In 1977, he was also appointed as the inaugural Aboriginal Land Commissioner, a position he held until 1982. In his role as Commissioner, Toohey heard claims under the Aboriginal Land Rights (Northern Territory) Act 1976 (Cth). Under the Act, the Commissioner was granted wide statutory powers, and decisions of the Commissioner could be appealed directly to the Full Court of the High Court. During Toohey's term as Commissioner, a number of his decisions were appealed to the High Court:
- R v Toohey; Ex parte Attorney-General (NT);
- R v Toohey; Ex parte Northern Land Council;
- R v Toohey; Ex parte Meneling Station Pty Ltd;

In 1982, at the conclusion of his term as Aboriginal Land Commissioner, he returned to Perth to work full-time in his role as Federal Court judge.

In 1985, Toohey was appointed as a member of the Constitutional Commission, a body formed by the Commonwealth Government in the same year to carry out a fundamental review of the Australian Constitution.

Toohey continued to work as a Federal Court judge until 1987, when he was appointed to the High Court of Australia, replacing Justice Lionel Murphy. He was sworn in as a Justice on 6 February 1987, the same day that Sir Anthony Mason was sworn in as Chief Justice and Mary Gaudron was sworn in as a Justice. Together with Justices Brennan, Deane and Dawson, they were part of the Mason Court, the membership of which was remarkably stable (with only one change, from Justice Wilson to McHugh, occurring in 1989) between 1987 and Mason's retirement in 1995.

Toohey retired from the bench in February 1998. After his retirement, Toohey served as a judge in the judicial system of Kiribati and as a justice of the Supreme Court of Fiji.

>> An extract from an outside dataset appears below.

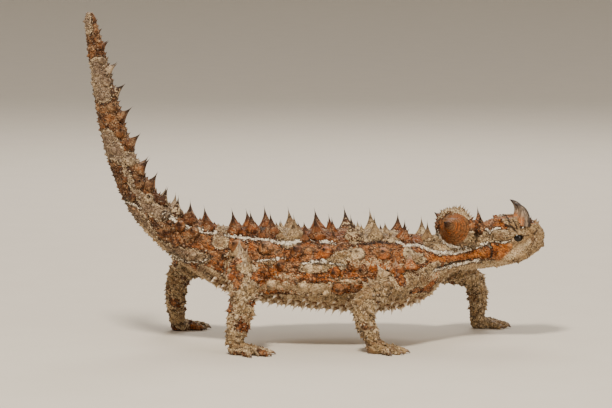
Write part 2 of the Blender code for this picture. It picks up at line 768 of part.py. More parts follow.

He became a visiting professor in Law at the University of Western Australia. In September 2000 he was appointed to be one of the three independent members of the Bloody Sunday Inquiry (chaired by Lord Saville) into the events of 30 January 1972 in Derry, Northern Ireland (replacing New Zealander Sir Edward Somers QC, who retired for personal reasons).

He died peacefully at home on 9 April 2015.

==Honours==
Toohey was made an Officer of the Order of Australia in 1986, which was advanced to a Companion of the Order of Australia two years later, in 1988 (AC). Also in 1988, Toohey was awarded an honorary doctorate in laws from Murdoch University in Perth, Western Australia. He was awarded the Centenary Medal in 2001.